On the other hand the Ichud (Unity) Party, which favors the immediate formation of self-governing institutions in which Arabs and Jews are to be represented on a parity basis and the elimination of national discriminatory practices in both communities (i.e., JNF restrictions), places its faith in a tripartite agreement between the “Notables” of both peoples and the imperialist power that controls the country. It vehemently opposes the prosecution of an anti-imperialist struggle against the mandatory power and denounces as “one-sided policy” any Jewish pro-Arab orientation which is directed against the British rulers. The Ichud (Unity) Party’s pro-mandate (or trusteeship) position tears the very heart out of bi-nationalist politics, its very reason for being. The bi-nationalist unity of the Arab and Jewish masses can be welded only in the fire of revolutionary anti-imperialist struggle.

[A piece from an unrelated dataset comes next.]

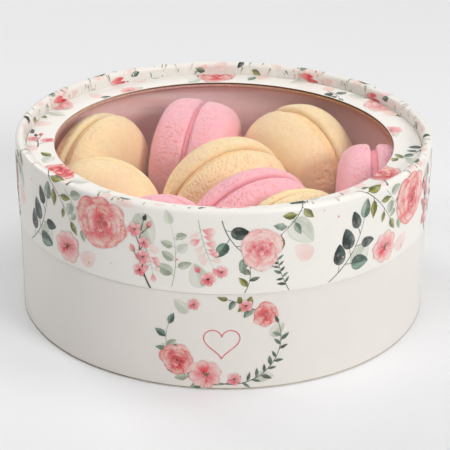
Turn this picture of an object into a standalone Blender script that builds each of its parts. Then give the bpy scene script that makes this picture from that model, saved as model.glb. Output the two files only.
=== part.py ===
"""Round lidded card box with a clear round window, filled with macarons.

Metres, +Z up. The origin is the middle of the foot, on the surface the box stands on.
"""
import math

import bmesh
import bpy
from mathutils import Matrix, Vector

MM = 0.001

# Outer sizes of the box
OUTER_R = 60.0 * MM           # lid, outside
HEIGHT = 52.7 * MM            # foot to the top of the lid's rim
WALL = 2.8 * MM               # thickness of the card walls
GAP = 0.3 * MM                # clearance left between pieces that touch
SEAM_Z = 28.5 * MM            # top of the base wall, where the lid begins
LID_STANDS_OUT = 0.3 * MM     # how much wider the lid is than the base
EDGE_ROUND = 0.35 * MM        # soft edges of the wrapped card

# Lid top
RING_DROP = 3.7 * MM          # how far the flat ring lies below the rim
RING_T = 1.5 * MM
WINDOW_R = 48.9 * MM          # cut-out in the ring
RING_EDGE_ROUND = 0.25 * MM
FILM_T = 0.25 * MM
FILM_R = 56.4 * MM

# Base
BOARD_DROP = 3.6 * MM         # the bottom board is set in, like the ring of the lid
BOARD_T = 2.0 * MM
LINER_T = 1.0 * MM            # inner tube that the lid slides over

# Roundness of the turned pieces
BOX_STEPS = 64
RIM_STEPS = 6
CORNER_STEPS = 1

# Macaron form, in parts of its own radius or half its thickness
MACARON_STEPS = 24
CAP_RINGS = 4
CAP_SIDE_POWER = 3.6          # how square the shoulder of the cap is
CAP_TOP_POWER = 2.5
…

Anti-imperialism and bi-nationalism are the two sides of the Palestinian coin of national liberation.
The democratic, colonial revolutions of our epoch have demonstrated that the only class in Palestine which will prove capable of leading a thoroughgoing, bi-national struggle against British imperialism is a united Palestinian proletariat. The proletarian class struggle against economic exploitation unites all toilers and serves as the bridge across all nationalist barriers between the Jewish and Arab workers.
The successful conduct of the struggle by a united Palestinian proletariat on behalf of national and social emancipation is inconceivable without the existence of a powerful revolutionary Marxist party firmly rooted amongst the Arab and Jewish toilers. The contribution of the Fourth International movement must, therefore, begin with all assistance toward the establishment of such a party in Palestine.
Such a party can be built only with a program specifically designed to answer the peculiar national and social questions posed by Palestine, based on the following platform:
For an autonomous, bi-national, Socialist Palestine within a Near East Federation of Socialist Republics.